Sur le chemin de Lakewood, il a pensé à ce qu’il allait dire et jusqu’à quel niveau de vérité il allait aller. Une fois assis autour d’une table avec le rabbin Sudak et Baila Hecht et quelques enseignants, il a compris qu’il fallait se confier complètement. Bien qu’il n’en soit pas certain, il croyait que ses parents, ainsi que ses frères et sœurs, avaient été arrêtés par les nazis après l’invasion de la Pologne et emmenés dans les camps, où ils étaient morts. Eddie Brake baissa la tête et demanda au rabbin de passer ses doigts sur l’arrière de son crâne. Le rabbin pouvait y sentir des bosses et des fosses. Brake expliqua qu’elles étaient des résidus de coups assénés pas la police en Pologne avant que ses parents ne l’expatrient à Terre-Neuve. Il avait aussi d’autres rappels: des cicatrices sur le dos et sur les pieds. Il enleva ses chaussures pour que le rabbin puisse voir.
Eddie Brake leur confia qu’il était venu à Terre-Neuve où il avait été élevé dans une maison où il était interdit de parler de judaïsme, une peur qui l’a poursuivi toute sa vie d’adulte. Si ses beaux-parents réagissaient si violemment au fait qu’il soit juif, comment réagiraient les autres s’ils savaient? Il a décidé qu’il valait mieux ne jamais parler de son passé. Dix ans auparavant, il l’avait avoué à sa femme et à ses enfants parce qu’il ne pouvait plus garder ce lourd secret.
Malgré le secret, Eddie avoua au rabbin qu’au fond de lui-même, il n’avait jamais cessé de se considérer comme un juif. Il a montré au rabbin son bâton de marche. Sur la poignée était gravée une petite étoile de David. Certaines nuits, il se réveillait à trois heures du matin, entendant dans sa tête la musique religieuse de son enfance polonaise. Quelques jours auparavant, sa mère lui était apparue dans ses rêves.
Brake était resté très calme alors qu’il racontait pour la première fois l’histoire de sa vie. Il était heureux qu’après cet échange, il puisse être sûr que son histoire ne serait pas perdue à sa mort. Rabbi Sudak et Baila Hecht ont été touchés par le récit d’Eddie Brake. Ils lui ont conseillé de raconter son histoire à plus de gens. Ils l’ont encouragé à visiter les écoles, comme celle où ils se trouvent maintenant, et à parler aux enfants de l’Holocauste et de l’antisémitisme. Avec si peu de Juifs à Terre-Neuve, ont-ils soutenu, il était essentiel qu’il se présente et donne un exemple vivant pour réfuter ceux qui aujourd’hui niaient que des événements comme l’Holocauste n’aient jamais eu lieu.
Brake a entendu leurs souhaits.
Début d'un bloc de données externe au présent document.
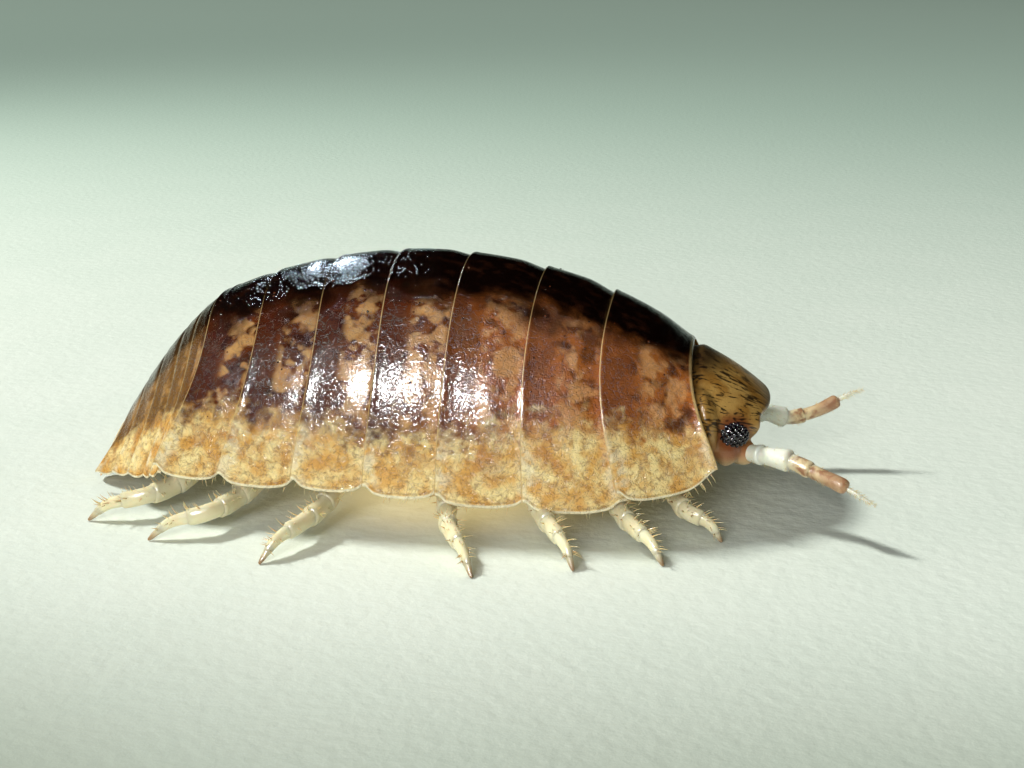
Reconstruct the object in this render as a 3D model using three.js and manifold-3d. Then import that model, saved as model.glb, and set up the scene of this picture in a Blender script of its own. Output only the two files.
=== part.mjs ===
// A pill woodlouse standing on its fourteen legs, at life size.
// Millimetres. +X points to the head, +Y to the animal's left, +Z up, and the floor is z = 0.
// The origin lies on the floor, under the middle of the animal from tail to feeler tip.
import * as THREE from 'three';
import { mergeVertices } from 'three/addons/utils/BufferGeometryUtils.js';
import Module from 'manifold-3d';

const wasm = await Module();
wasm.setup();

// Clearances
const GAP = 0.2; // between one shell plate and the next
const SOCKET_GAP = 0.1; // round an eye, and at the root of a feeler or leg

// The group is moved by this so that the origin lies under the middle of the whole animal.
const CENTRE_SHIFT = -0.82;

// Shell plates along the ridge and along the lower edge, seven of the trunk and five of the tail.
const FRONT_RIDGE_X = 5.75;
const FRONT_EDGE_X = 6.41;
const RIDGE_SPANS = [1.75, 1.58, 1.72, 1.61, 1.49, 1.44, 1.34, 0.38, 0.4, 0.5, 0.48, 0.44];
const EDGE_SPANS = [1.99, 1.96, 1.87, 1.58, 1.58, 1.68, 1.54, 0.2, 0.25, 0.5, 0.5, 0.5];
const TRUNK_PLATES = 7;
const TAIL_PLATES = 5;
const BODY_END_X = -8.12;

// The ridge seen from the side: a flattened arch, then a steeper fall over the tail.
const ARCH = { middle: -0.343, reach: 7.334, spring: 1.58, rise: 3.78, power: 1.857 };
const TAIL_FALL = { start: -5.18, linear: 2.1, square: 1.72 };

// The outline seen from above: a long oval with blunt ends.
const PLAN = { middle: -0.666, reach: 8.119, halfWidth: 3.872, power: 2.903 };
const TAIL_PLAN = { halfWidth: 2.15, roundness: 1.7 };
const HOOD = { halfWidth: 2.7, edgeHeight: 1.2, ridgePower: 2.2 };

// Height of the lower edge, and the lobe that each plate hangs down between its notches.
const EDGE_HEIGHT = { middle: 0.86, slope: -0.014, tail: 0.42 };
const NOTCH = 0.24;
const LOBE_DROP = [-0.08, 0.16, 0.1, 0, -0.05, -0.02, -0.05];
const BOW = { front: -0.3, rear: 0.46, tail: 0.2 };
const BOW_SCALE = 2.6; // brings the fullest part of the bow to its stated size
const SHOULDER_POWER = 0.92;

// Each plate rises towards its rear margin and stands proud of the next one.
const PLATE_RISE = 0.1;
const PLATE_DIP = 0.06;

// The hollow underside between the hanging plate edges.
const RIM = 0.48;
const BELLY_HEIGHT = 1.75;
const TAIL_BELLY_HEIGHT = 0.8;

const ARCH_STEPS = 26;
const TRUNK_STATIONS = [0, 0.12, 0.3, 0.5, 0.7, 0.88, 1];
const TAIL_STATIONS = [0, 0.18, 0.6, 0.95];

// Head, eyes and feelers
const HEAD = { back: 5.3, tip: 7.71, middle: 1.95, tipLift: 0.12, top: 1.7, bottom: 0.95, halfWidth: 2.06 };
const HEAD_POWER = { top: 1.42, width: 2.7, bottom: 1.7 };
const EYE = { x: 6.73, y: 1.82, z: 1.93, long: 0.34, deep: 0.22, high: 0.28 };
const FEELER_ROOT = { x: 6.98, y: 1.4, z: 1.42, radius: 0.3 };
const FEELER_RADII = [0.24, 0.25, 0.3, 0.2, 0.19, 0.17, 0.15, 0.08, 0.04];
const FEELER_SIDES = 8;
// Knuckles of each feeler, from the first one past its root to its thin tip.
const RIGHT_FEELER = [[7.6, 1.95, 1.5], [8.02, 2.2, 1.5], [8.46, 2.45, 1.38], [9.1, 3.0, 1.26], [9.72, 3.3, 0.98]];
const LEFT_FEELER = [[7.55, 1.85, 1.35], [8.05, 2.05, 1.2], [8.7, 2.2, 1.35], [9.4, 2.4, 1.7], [9.8, 2.5, 1.85]];

// The blunt three-cornered end plate, and the flat tail limb on each side of it.
const TELSON = { frontX: -7.0, frontHalfWidth: 1.05, endHalfWidth: 0.6, frontThick: 1.3, endThick: 0.32 };
const TAIL_LIMB = { x: -7.55, y: 1.52, z: 0.66, long: 0.62, wide: 0.44, thick: 0.34, pitch: -0.45 };

// Legs: where each leaves the belly, its knee and its foot, for the right side.
const LEG_ROOT_HEIGHT = 1.6;
const LEG_SIDES = 8;
const KNEE_HEIGHT = 0.5;
const LEGS = [
  { root: [5.25, 1.55], knee: [5.85, 2.9], foot: [6.59, 3.33] },
  { root: [3.85, 1.9], knee: [4.75, 3.95], foot: [5.43, 4.82] },
  { root: [2.1, 2.05], knee: [3.15, 4.45], foot: [3.65, 5.35] },
  { root: [0.35, 2.1], knee: [0.95, 4.55], foot: [1.68, 6.0] },
  { root: [-1.6, 2.1], knee: [-2.15, 4.7], foot: [-2.74, 5.94] },
  { root: [-3.2, 2.0], knee: [-4.35, 4.5], foot: [-5.47, 5.02] },
  { root: [-4.7, 1.85], knee: [-6.1, 3.75], foot: [-7.2, 4.1] },
];
// The left legs stand a little differently: shifts of knee and foot along the body.
const LEFT_SHIFTS = [-0.25, 0.2, -0.3, 0.25, 0.3, -0.2, 0.25];
// Each leg article: how far along the leg it ends, and its radius at its near and far end.
const LEG_ARTICLES = [
  { end: 0.26, near: 0.32, far: 0.3 },
  { end: 0.42, near: 0.25, far: 0.28 },
  { end: 0.55, near: 0.24, far: 0.27 },
  { end: 0.7, near: 0.23, far: 0.26 },
  { end: 0.9, near: 0.19, far: 0.17 },
  { end: 1, near: 0.13, far: 0.06 },
];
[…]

Sa famille, cependant, ne voulait pas qu’il parle. Ils voulaient qu’il laisse le passé tranquille. Brake n’était pas du genre à attirer l’attention sur lui. «Je suis une personne secrète», disait-il. Mais il avait besoin de le dire à quelqu’un. Et maintenant qu’il avait parlé au rabbin, il s’est senti libéré d’un poids. Après presque deux heures, il était temps pour Brake de rentrer à la maison, de retrouver sa femme. Il remercia le rabbin et Hecht de l’avoir écouté, il prit sa canne avec la petite étoile de David et sortit lentement de la porte en traînant les pieds.
Voyant Eddie Brake sortir de la pièce, Rabbi Sudak cessa de se demander pourquoi il s’était retrouvé à Terre-Neuve.